The difficulties of understanding each other across the boundaries of culture are undoubtedly great. This applies to the cinema, but also to other art forms as well, including literature. For example, the inability of most foreigners—sometimes even other Indians—to see the astonishing beauty of Rabindranath Tagore’s poetry (a failure that we Bengalis find so exasperating) is a good illustration of just such a problem. Indeed, the thought that these non-appreciating foreigners are being wilfully contrary and obdurate (rather than being unable to appreciate across the barrier of languages and translations) is a suspicion that seems to be frequently aired.

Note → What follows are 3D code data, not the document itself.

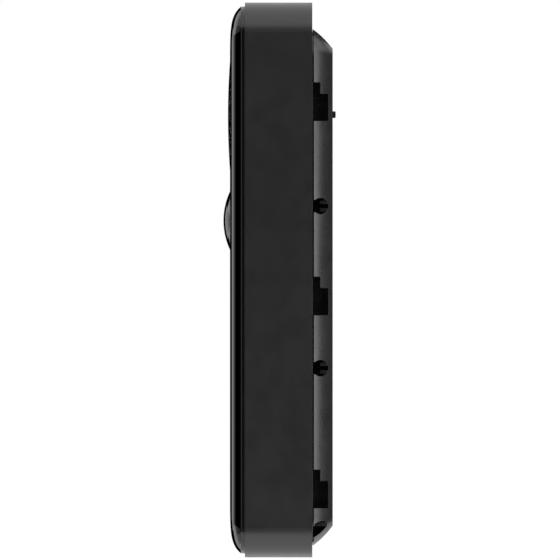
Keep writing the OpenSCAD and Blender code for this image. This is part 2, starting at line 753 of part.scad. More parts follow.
// Rubber flap over the charging socket, with its plug, turning about its tether end
module usb_cover() color("#242426") upright() {
    rounded_block([14.6, 6.6], 1.7, 0.05, 0.05 + usb_flap_t, [usb_at.x + 0.7, usb_at.y]);
    rounded_block([9.2, 3.5], 1.2, 0.8, 1.7, usb_at);
    translate([usb_hinge_x, usb_at.y + 2, 0.48]) rotate([90, 0, 0]) cylinder(d = 0.8, h = 4);
}

module terminal_block() color("#dcd8c8") upright() difference() {
    block(19, 10, 2.5, main_board_back, [0, -24]);
    copies(terminal_at) disc(3, 2, 7);
}

module terminal_screws() color("#b9a45a") upright() copies(terminal_at) screw(5.4, 1.5, 2.98, 0.3, 6.6);

module terminal_washers() color("#c2c5c9") upright() copies(terminal_at) ring(6.2, 3, 1.8, 2.5);

module reset_button() color("#5a5a5e") upright() translate([reset_at.x, reset_at.y, 0]) {
    disc(reset_d, 0.35, 1.7);
    disc(4.6, 1.6, 2.2);
    disc(1.6, 2.1, 5);
}

module reset_switch() color("#1a1a1a") upright() {
    block(4, 4, 5.9, main_board_back, reset_at);
    disc(2, 5.45, 5.9, reset_at);
}

module tamper_plunger() color("#101012") upright() translate([tamper_at.x, tamper_at.y, 0]) {
    translate([0, 0, -tamper_proud]) cylinder(d1 = tamper_d - 0.3, d2 = tamper_d, h = 0.15);
    disc(tamper_d, 0.15 - tamper_proud, 4.4);
    disc(3.4, pocket_floor + eps, 2.4);
}

// Its free end stays short of the switch by the plunger's stroke, which stands for its compression
module tamper_spring() color("#b8b8bc") upright()
    translate([tamper_at.x, tamper_at.y, 0]) coil(1.3, 0.35, 4, 2.4, 5.4 - tamper_proud);

module tamper_switch() color("#1a1a1a") upright() block(4.6, 4.6, 5.45, main_board_back, tamper_at);

module security_insert() color("#b08d3c") upright() translate([0, security_y, security_z]) rotate([90, 0, 0])
    difference() {
        cylinder(d = 3.4, h = security_len);
        translate([0, 0, -eps]) cylinder(d = 2.05, h = security_len + 2 * eps);
    }

// ---- fasteners ----

module housing_screws() color("#8b8d90") upright()
    copies(housing_screw_at) screw(3.8, 1.3, 1.96, 0.4, chassis_back - 0.9);

module chassis_screws() color("#8b8d90") upright()
    copies(chassis_screw_at) screw(3.4, 1.1, 1.66, chassis_back - 1.1, chassis_front + 5.5);

module board_screws() color("#8b8d90") upright() {
    copies(main_screw_at) screw(2.8, 0.9, 1.46, main_board_back - 0.9, chassis_front - 0.6);
    copies(front_screw_at) mirror([0, 0, 1])
        screw(2.8, 0.9, 1.46, -front_board_front - 0.9, 0.9 - chassis_front);
    copies(camera_screw_at) mirror([0, 0, 1])
        screw(2.8, 0.9, 1.46, -camera_board_front - 0.9, 0.9 - chassis_front);
}

outer_frame();
rear_housing();
front_cover();
front_carrier();
front_seal();
housing_seal();
inner_chassis();
camera_window();
window_gasket();
light_baffle();
front_lens();
rear_lens();
lens_barrel();
lens_holder();
ir_filter();
image_sensor();
camera_board();
ir_board();
ir_leds();
camera_flex();
button_cap();
button_light_ring();
button_spring();
button_seal();
button_switch();
switch_plunger();
ring_leds();
front_board();
pir_lens();
pir_sensor();
microphone();
mic_boot();
mic_board();
speaker_mesh();
speaker_gasket();
speaker_frame();
speaker_cone();
voice_coil();
speaker_magnet();
battery_pack();
battery_leads();
battery_connector();
main_board();
board_connector();
shield_can();
board_chips();
usb_socket();
usb_cover();
terminal_block();
terminal_screws();
terminal_washers();
reset_button();
reset_switch();
tamper_plunger();
tamper_spring();
tamper_switch();
security_insert();
housing_screws();
chassis_screws();
board_screws();
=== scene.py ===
"""Looks of the video doorbell: a material for each slot, four smoother pieces, the studio and the camera."""

import json
import math

import bmesh
import bpy
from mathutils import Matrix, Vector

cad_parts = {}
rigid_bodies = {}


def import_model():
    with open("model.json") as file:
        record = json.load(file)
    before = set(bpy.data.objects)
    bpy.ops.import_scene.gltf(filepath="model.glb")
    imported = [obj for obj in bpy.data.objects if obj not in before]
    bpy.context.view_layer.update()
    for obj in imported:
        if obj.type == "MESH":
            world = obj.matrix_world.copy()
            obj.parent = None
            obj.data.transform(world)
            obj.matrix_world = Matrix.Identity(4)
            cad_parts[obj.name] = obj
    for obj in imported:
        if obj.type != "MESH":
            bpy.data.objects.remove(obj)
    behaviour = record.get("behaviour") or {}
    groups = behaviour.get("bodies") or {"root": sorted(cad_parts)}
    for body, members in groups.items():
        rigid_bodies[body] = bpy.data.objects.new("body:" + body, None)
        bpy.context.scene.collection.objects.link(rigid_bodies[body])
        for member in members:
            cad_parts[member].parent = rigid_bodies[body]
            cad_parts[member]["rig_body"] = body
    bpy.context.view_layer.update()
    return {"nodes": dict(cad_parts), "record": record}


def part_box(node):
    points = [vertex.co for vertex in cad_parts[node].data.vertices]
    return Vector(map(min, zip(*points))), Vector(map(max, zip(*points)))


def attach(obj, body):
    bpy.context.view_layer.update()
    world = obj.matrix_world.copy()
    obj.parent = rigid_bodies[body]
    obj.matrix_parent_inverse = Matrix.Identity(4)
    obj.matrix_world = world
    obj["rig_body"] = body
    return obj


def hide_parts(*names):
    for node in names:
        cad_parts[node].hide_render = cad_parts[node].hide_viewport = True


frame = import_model()

slot_of = {part["node"]: part["material_slot"] for part in frame["record"]["subparts"]}
body_of = {name: node["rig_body"] for name, node in frame["nodes"].items()}

MM = 0.001


# ---- material nodes ----

# Sockets of the Mix node once it mixes colours
COLOUR_A, COLOUR_B, COLOUR_OUT = 6, 7, 2


class Surface:
    """A Principled material, with short calls for the nodes that vary it. Sizes ending in _mm are in mm."""

    def __init__(self, name, colour, roughness, **sockets):
        self.name = name
        self.material = bpy.data.materials.new(name)
        self.material.use_nodes = True
        self.tree = self.material.node_tree
        self.shader = self.tree.nodes["Principled BSDF"]
        self.shader.inputs["Base Color"].default_value = (*colour, 1)
        self.shader.inputs["Roughness"].default_value = roughness
        for socket, value in sockets.items():
            self.shader.inputs[socket.replace("_", " ")].default_value = value
        self.coords = self.node("ShaderNodeTexCoord").outputs["Object"]
        self.colour = (*colour, 1)
        self.normal = None

    def node(self, kind, settings=None, **inputs):
        made = self.tree.nodes.new(kind)
        for key, value in (settings or {}).items():
            setattr(made, key, value)
        for key, value in inputs.items():
            self.feed(made.inputs[key.replace("_", " ")], value)
        return made

    def feed(self, socket, value):
        """Links a socket to an output, or sets it to a constant."""
        if isinstance(value, bpy.types.NodeSocket):
            self.tree.links.new(value, socket)
        else:
            socket.default_value = value

    def math(self, operation, a, b=0.0):
        made = self.node("ShaderNodeMath", {"operation": operation})
        self.feed(made.inputs[0], a)
        self.feed(made.inputs[1], b)
        return made.outputs[0]

    def noise(self, size_mm, detail=2.0, stretch=(1, 1, 1)):
        """Noise from 0 to 1. A stretch below 1 draws it out along that axis."""
        mapping = self.node("ShaderNodeMapping", Vector=self.coords, Scale=stretch)
        scale = 1 / (size_mm * MM)
        texture = self.node("ShaderNodeTexNoise", Vector=mapping.outputs[0], Scale=scale, Detail=detail)
        return texture.outputs["Fac"]

    def ramp(self, value, low, high, out_low=0.0, out_high=1.0):
        """Smooth step from out_low, where the value is low, to out_high, where it is high."""
        made = self.node("ShaderNodeMapRange", {"interpolation_type": "SMOOTHSTEP"})
        for socket, number in zip(made.inputs, (value, low, high, out_low, out_high)):
            self.feed(socket, number)
        return made.outputs[0]

    def tint(self, mask, colour):
        """Mixes another colour in where the mask is 1."""
        mix = self.node("ShaderNodeMix", {"data_type": "RGBA"}, Factor=mask)
        self.feed(mix.inputs[COLOUR_A], self.colour)
        self.feed(mix.inputs[COLOUR_B], (*colour, 1))
        self.colour = mix.outputs[COLOUR_OUT]
        self.feed(self.shader.inputs["Base Color"], self.colour)

    def rough(self, pattern, low, high):
        """Varies the roughness with a pattern whose values lie mostly between 0.25 and 0.75."""
        self.feed(self.shader.inputs["Roughness"], self.ramp(pattern, 0.25, 0.75, low, high))

    def bump(self, height, depth_mm):
        """Adds a height pattern, which goes from 0 to 1, on top of those already there."""
        made = self.node("ShaderNodeBump", Height=height, Distance=depth_mm * MM, Strength=1.0)
        if self.normal:
            self.feed(made.inputs["Normal"], self.normal)
        self.normal = made.outputs[0]
        self.feed(self.shader.inputs["Normal"], self.normal)

    def soft_edges(self, radius_mm):
        """Rounds the shading of sharp edges, before any bump, and returns a mask of the edges."""
        cosine_flat, cosine_edge = 0.995, 0.85
        bevel = self.node("ShaderNodeBevel", {"samples": 4}, Radius=radius_mm * MM)
        self.normal = bevel.outputs[0]
        self.feed(self.shader.inputs["Normal"], self.normal)
        same = self.node("ShaderNodeVectorMath", {"operation": "DOT_PRODUCT"})
        self.feed(same.inputs[0], self.node("ShaderNodeNewGeometry").outputs["Normal"])
        self.feed(same.inputs[1], self.normal)
        return self.ramp(same.outputs["Value"], cosine_flat, cosine_edge)

    def stripes(self, axis, pitch_mm, share):
        """Mask of thin lines across one axis, which take up that share of their pitch."""
        half_line, blur = 0.5 * share, 0.08
        place = self.node("ShaderNodeSeparateXYZ", Vector=self.coords)
        cell = self.math("FRACT", self.math("DIVIDE", place.outputs[axis], pitch_mm * MM))
        from_middle = self.math("ABSOLUTE", self.math("SUBTRACT", cell, 0.5))
        return self.ramp(from_middle, half_line, half_line + blur, 1.0, 0.0)


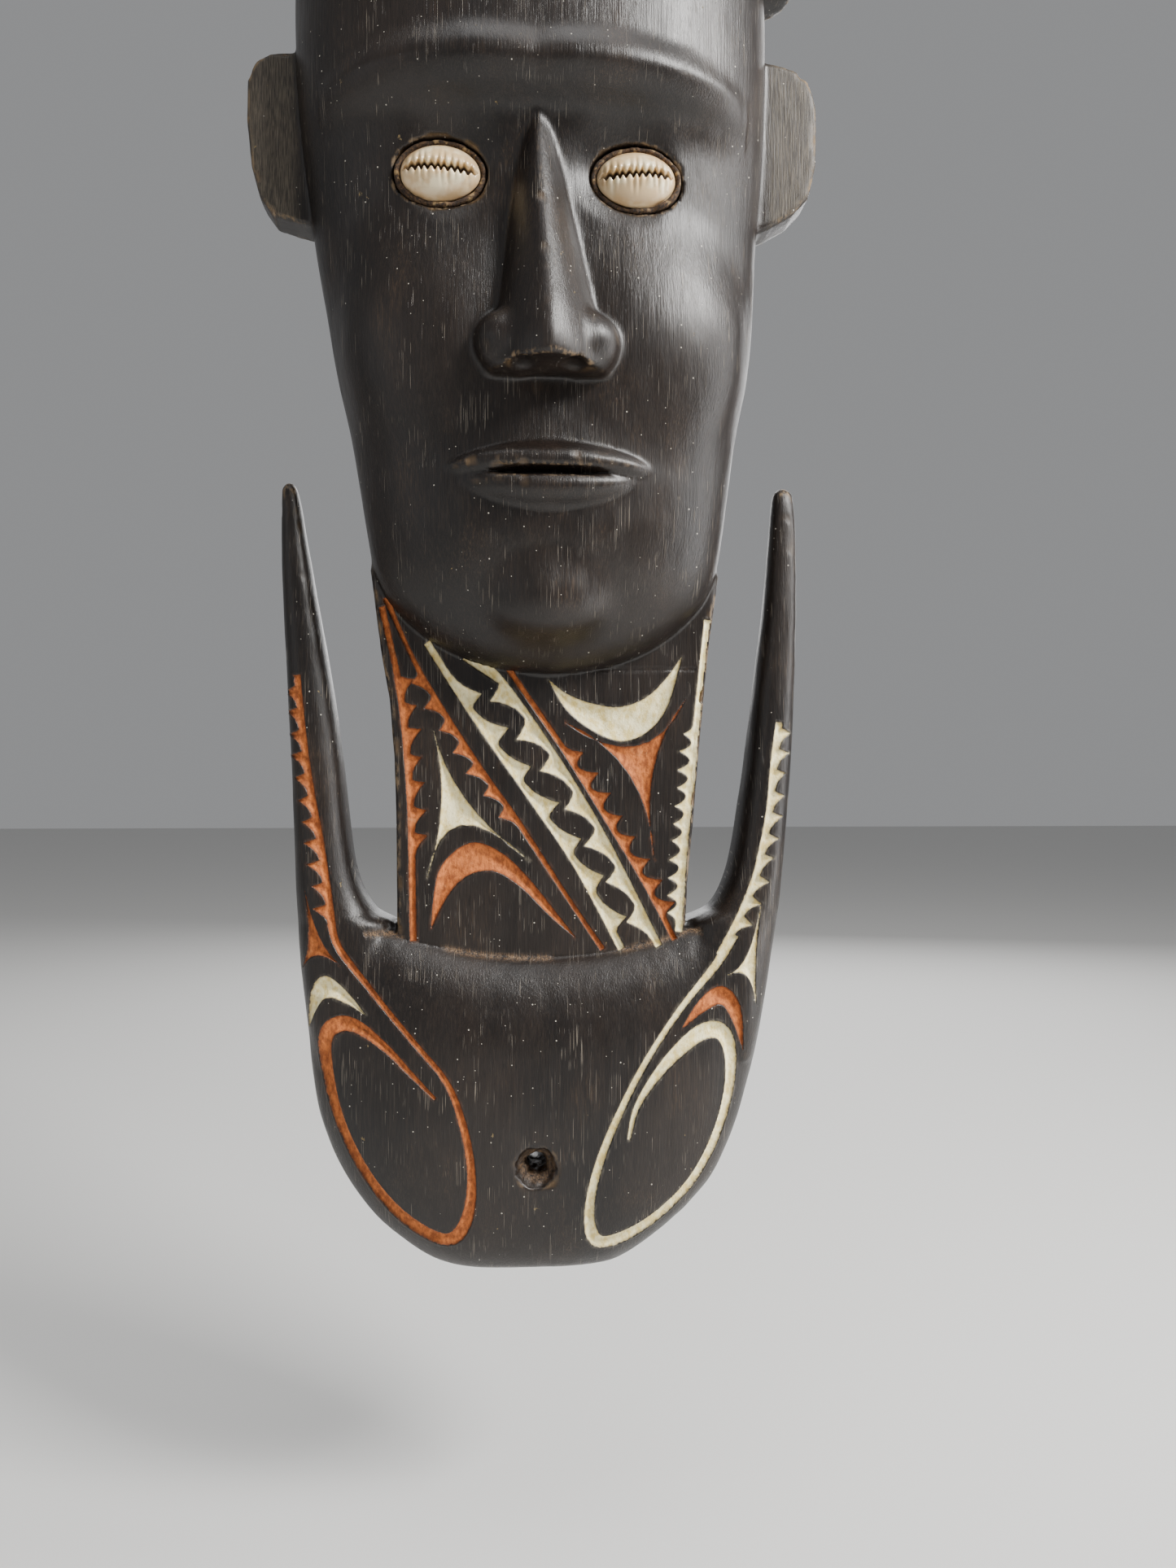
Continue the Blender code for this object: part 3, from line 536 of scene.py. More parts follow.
def carve():
    gx = np.arange(-90.0, 90.0, STEP, dtype=np.float32)
    gh = np.arange(-2.5, 72.0, STEP, dtype=np.float32)
    gz = np.arange(-429.0, 52.0, STEP, dtype=np.float32)
    px, pz = np.meshgrid(gx, gz, indexing="ij")
    flats = {}
    for outline in (LEFT_EAR, RIGHT_EAR, LUG, PANEL):
        flats[id(outline)] = outline_distance(px, pz, outline).astype(np.float32)
    field = np.empty((len(gx), len(gh), len(gz)), np.float32)
    for k in range(0, len(gz), 48):
        sl = slice(k, min(k + 48, len(gz)))
        field[:, :, sl] = wood_field(
            gx[:, None, None],
            gh[None, :, None],
            gz[None, None, sl],
            lambda outline, sl=sl: flats[id(outline)][:, None, sl],
        )
    return field, (gx, gh, gz)


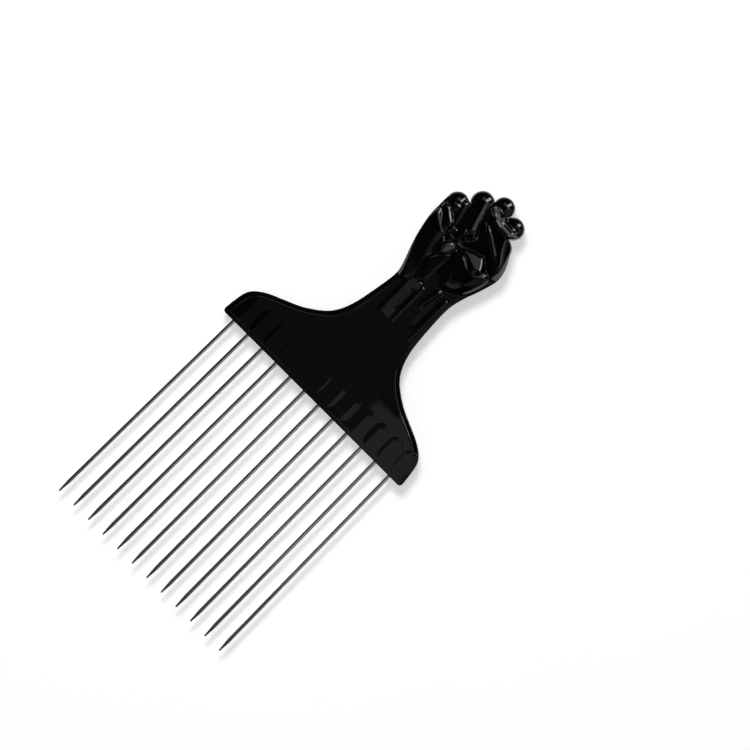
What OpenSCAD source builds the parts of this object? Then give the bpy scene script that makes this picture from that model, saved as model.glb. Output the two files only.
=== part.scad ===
/* [Head] */
// Width of the head across the row of pins
head_w = 84; // [78:1:92]
// Thickness of the flat head plate
head_t = 5.2; // [4.6:0.1:6]
// Radius of the two lower corners of the head
corner_r = 1.3; // [0.8:0.1:2]
// Rounding of the edge all round the head
head_round = 1.1; // [0.7:0.1:1.6]
// Height from the pin edge of the head to the waist of the handle
neck_h = 49.7; // [46:0.5:54]

/* [Hand] */
// Width of the waist, the narrowest place of the handle
waist_w = 21; // [19:0.5:23]
// How far the waist stands to the right of the middle
waist_shift = 0.8; // [0:0.1:1.2]
// Width of the fist across the thumb
fist_w = 31.9; // [30:0.5:34]
// Height from the waist to the top of the middle knuckle
hand_h = 45; // [43:0.5:47]
// Thickness of a finger
finger_d = 8; // [7.6:0.1:8.6]
// Height of the palm's hollow in front of the parting plane
palm_t = 4.3; // [3.8:0.1:4.8]
// Height of the back of the hand behind the parting plane
back_t = 6.5; // [6:0.1:7.2]
// Rounding of the edge all round the fist
hand_round = 3.2; // [2.6:0.1:3.6]

/* [Pins] */
// Number of pins
pin_count = 12; // [8:1:12]
// Diameter of the pin wire
pin_d = 1.6; // [1.4:0.1:1.8]
// Length of a pin outside the head
pin_free = 81.8; // [60:1:90]
// Length of a pin moulded into the head
pin_root = 10.5; // [9:0.5:12]
// Distance between neighbouring pins at the head
pin_pitch = 6.7; // [6.4:0.1:6.9]
// Angle in degrees between neighbouring pins
pin_fan = 0.14; // [0:0.02:0.2]
// Length of the taper at the tip
tip_len = 5; // [3:0.5:8]
// Diameter of the blunt end
tip_d = 0.8; // [0.6:0.1:1]
// Depth of the two holding grooves in the root
groove_depth = 0.15; // [0.1:0.01:0.2]
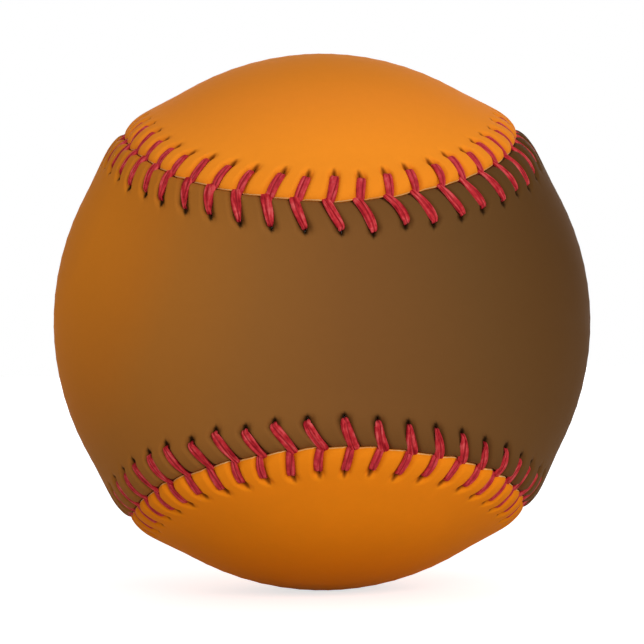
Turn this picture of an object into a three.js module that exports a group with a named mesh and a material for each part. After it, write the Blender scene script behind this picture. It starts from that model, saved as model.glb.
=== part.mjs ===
// A leather-covered baseball, built from its cork core outwards.
//
// Frame: millimetres, origin at the centre of the ball, +Z up. The orange cover panel has its two
// lobes round +Z and -Z and its waist at +Y. The brown panel has its lobes round +X and -X and its
// waist at -Y, the side that faces the viewer.

import * as THREE from 'three';
import { mergeVertices } from 'three/addons/utils/BufferGeometryUtils.js';

// Ball and leather
const BALL_RADIUS = 37;
const LEATHER_INNER_RADIUS = 36.05;
const SEAM_INNER_RADIUS = 36.5;
const WINDING_GAP = 0.1;

// Radii of the rings of the centre and of the windings, out to the finishing yarn
const CORK_RADIUS = 10.3;
const CUP_RADIUS = 14.1;
const HALF_SHELL_RADIUS = 16.5;
const GREY_FOUR_PLY_RADIUS = 31.2;
const WHITE_THREE_PLY_RADIUS = 33;
const GREY_THREE_PLY_RADIUS = 35;
const FINISHING_YARN_RADIUS = 35.5;
const RUBBER_GAP = 0.3;

// Seam line: a closed curve on the ball, with the smallest angle between it and the middle of a
// panel's waist, and the three shape factors of its four lobes
const WAIST_HALF_ANGLE = 0.435;
const LOBE_SWING = 0.372;
const LOBE_SWING_HARMONIC = 0.0243;
const LATITUDE_HARMONIC = 0.0022;
const SEAM_SAMPLES = 20000;

// Stitches: the crossing points stand further apart round the waists than between them
const STITCH_COUNT = 108;
const STITCH_PHASE = -0.242;
const STITCH_SPREAD = 0.95;

// Holes of the two panels: how far ahead of the crossing point they lie, and the distance of the
// three corners of a hole from the seam line
const ORANGE_HOLE_LEAD = 0.8;
const BROWN_HOLE_LEAD = 2;
const HOLE_HALF_WIDTH = 0.9;
const HOLE_NEAR = 3.85;
const HOLE_FAR = 5.6;

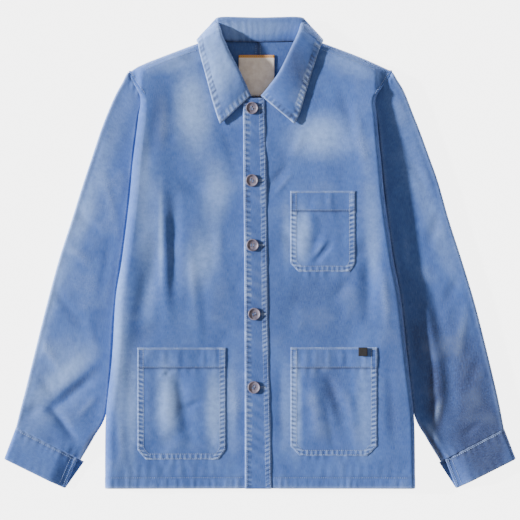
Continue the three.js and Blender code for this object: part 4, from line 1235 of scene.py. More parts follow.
def collar_grid():
    stations = collar_stations()
    last = len(stations["row"]) - 1
    knots = np.stack([stations["roll_x"], stations["roll_y"]], axis=1)
    lengths = np.linalg.norm(np.diff(knots, axis=0), axis=1)
    rows = np.concatenate([i + steps_between(0, 1, COLLAR_STEP / lengths[i]) for i in range(last)] + [[last]])
    at = {name: read(stations, name, rows, "row") for name in COLLAR_NAMES.split()}
    side = np.where(rows < last / 2, RIGHT, LEFT)
    turn = np.clip(at["turn"], -90, 90)
    over = clamp01(turn / COLLAR_OVER_TURN)
    under = clamp01(-turn / 90)

    def seat(x, y):
        both = np.where(side == LEFT, front_height(LEFT, x, y), front_height(RIGHT, x, y))
        return both + HALF + GAP + DOUBLED_HALF

    back_seat = back_height(at["neck_x"], at["neck_y"]) + HALF + GAP + DOUBLED_HALF
    neck_z = mix(back_seat, seat(at["neck_x"], at["neck_y"]), over)
    ends = np.minimum(rows, last - rows)
    cut = COLLAR_ROLL_CUT * (1 - between(ends, 0, 2))
    over_roll = at["roll"] - cut + COLLAR_ROLL_RISE * between(ends, 1.5, 4)
    roll_z = mix(at["roll"], centre_height(at["roll_y"]) + over_roll, over)
    edge_z = mix(DOUBLED_HALF, seat(at["edge_x"], at["edge_y"]) + COLLAR_EDGE_LIFT, over)
    neck = np.stack([at["neck_x"], at["neck_y"], neck_z], axis=1)
    edge = np.stack([at["edge_x"], at["edge_y"], edge_z], axis=1)
    crest = np.stack([at["roll_x"], at["roll_y"], roll_z], axis=1)
    inwards = (neck + edge) / 2 - crest
    inwards[:, 2] = 0
    inwards /= np.linalg.norm(inwards, axis=1, keepdims=True)
    outwards = np.stack([-inwards[:, 1], inwards[:, 0], np.zeros(len(rows))], axis=1)
    outwards = outwards * np.where(outwards[:, 0] * side < 0, -1, 1)[:, None]
    angle = np.radians(turn)[:, None]
    leafwards = outwards * np.cos(angle) + np.array([0, 0, 1.0]) * np.sin(angle)
    centre = crest + inwards * COLLAR_FOLD
    stand_top = centre - leafwards * COLLAR_FOLD
    leaf_top = centre + leafwards * COLLAR_FOLD
    points = [neck, (neck + stand_top) / 2, stand_top, crest, leaf_top]
    for share in COLLAR_LEAF_SHARES:
        point = mix(leaf_top, edge, share)
        sunk = mix(share, 1 - (1 - share) ** COLLAR_UNDER_POWER, under)
        point[:, 2] = mix(leaf_top[:, 2], edge[:, 2], sunk)
        lift = COLLAR_BULGE * math.sin(math.pi * share) * (1 - under)
        points.append(point + leafwards * lift[:, None])
    points.append(edge)
    grid = smooth_profile(np.stack(points, axis=1), COLLAR_PROFILE_STEPS)
    grid[..., 2] = np.maximum(DOUBLED_HALF, grid[..., 2])
    return grid, rows, over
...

In some ways, the problem is perhaps less extreme in films, insofar as the cinema is less dependent on language, since people can be informed even by gestures and actions. But our day to day experiences generate certain patterns of reaction and non-reaction that can be mystifying for foreign viewers who have not had those experiences. The gestures—and ‘non’-gestures—that are quite standard within the country (and understandable as ‘perfectly ordinary’) may appear altogether remarkable when seen by others.